➤ Diversified miners will look to the royalty and streaming sector to fund a new generation of base metal mines, selling byproduct precious metals from the deposits.
➤ Franco-Nevada will help midtier gold miners in buying mines the gold majors plan to divest, but the opportunities are "B-rate."
➤ Investment in the mining sector is best left to professionals, not retail investors.
|Franco-Nevada CEO David Harquail
David Harquail is the CEO of Franco-Nevada Corp., a company that acquires royalties and streams mostly in the precious metals sector. Harquail spoke with S&P Global Market Intelligence about mine finance and acquisition opportunities, highlighting the potential of longer-life base metal mines. The following is an edited transcript of that conversation.
S&P Global Market Intelligence: Interest in the mining market remains pretty anemic, although the price of gold recently picked up. What are you seeing out there?
Harquail: At least there's a modicum of interest in the marketplace. But you know, gold is the anti-dollar, and whenever the dollar comes back, gold has a tougher time. Until there's something major [like a big move in the gold price], I just see it as a lot of noise in the marketplace.
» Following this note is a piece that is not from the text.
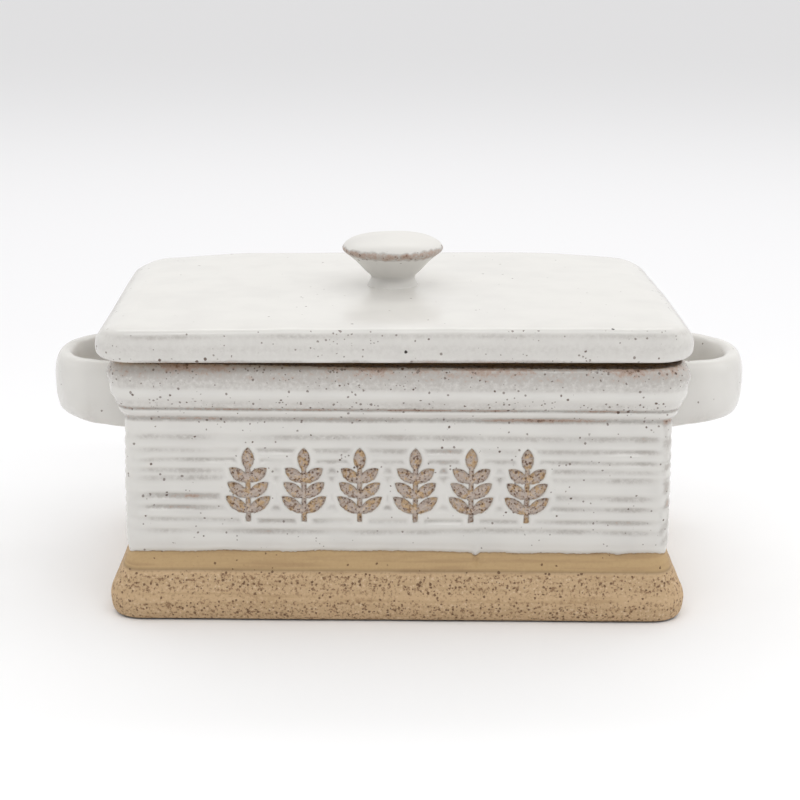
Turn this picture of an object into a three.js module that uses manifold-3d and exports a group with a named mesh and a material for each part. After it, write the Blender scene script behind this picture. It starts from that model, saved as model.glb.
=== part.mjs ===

Capital for mineral explorers and mine developers has been pretty constrained. January and February were terrible for juniors, while financing activity has picked up a bit since. From your point of view in the royalty and streaming sector, does lack of equity capital drive more business your way?
There's huge interest in any source of capital. Everyone wants us to look at their projects. We do deploy money on smaller projects. For example, we just funded Marathon Gold Corp.'s Valentine Lake gold project [in Canada] earlier this year. And we bought another royalty on Gold Fields Ltd.'s Salares Norte [in Chile], because these are projects that we think will become mines.
To us, more of a struggle is, which are the good mines? At US$1,300/oz gold, there's not a lot that makes much sense.
Capital remains picky.
I think the new reality is the market's going to be much more discriminating in terms of what it finances. In bull markets, the sector finances way too many things. What's going to happen now is fewer things will get financed. But I think we're going to have a much better success rate with those ones. And I think we're going to see more of the royalty and private equity types of financing.
There's been a lack of retail interest in the sector. Do you see it picking back up?
I really think the sector's better suited for professional investors than it is for equity investors.
Are you telling retail investors to take a hike?
The reality is, in the old days what happened is that retail investors had this sort of gnarly old analyst that was the hard-nosed guy that would say, "This is a good project for our clients to buy into."
I think the whole market now has too many intermediaries using expert-ized 43-101 reports [ a technical document used in Canada's resource sector.] Then a company says, "Well, the experts opined on it, and our job is to market it and sell it." In the old days, the investment community did serve their clients by telling stories they truly believed in and got behind. And nowadays, it's just a marketing machine.
What's better now is seeing people invest their own money, their own capital, in projects, because they're going to be a lot more careful in doing it. It's kind of going back to where we used to be in the 70s and 80s.
Any emerging opportunities you see in the royalty sector?
In the near term, we're going to help some of the midtier companies buy assets from the gold majors. But the reality is, these are all B-rate projects. So it's not that exciting.
What I think is more exciting is that the supermajors, the diversified companies, are all looking at streaming or royalty financing and saying, "How can we finance our next generation of base metal mines by getting a better [internal rate of return] in selling the precious metal streams on them?" All of them now are looking at this and saying, "This actually makes a lot of sense for our investors." That, to me, is exciting, having 30-, 50- or 100-year mines. Most of the gold mines with 10- or 15-year mine lives — it's a bit of a mug's game.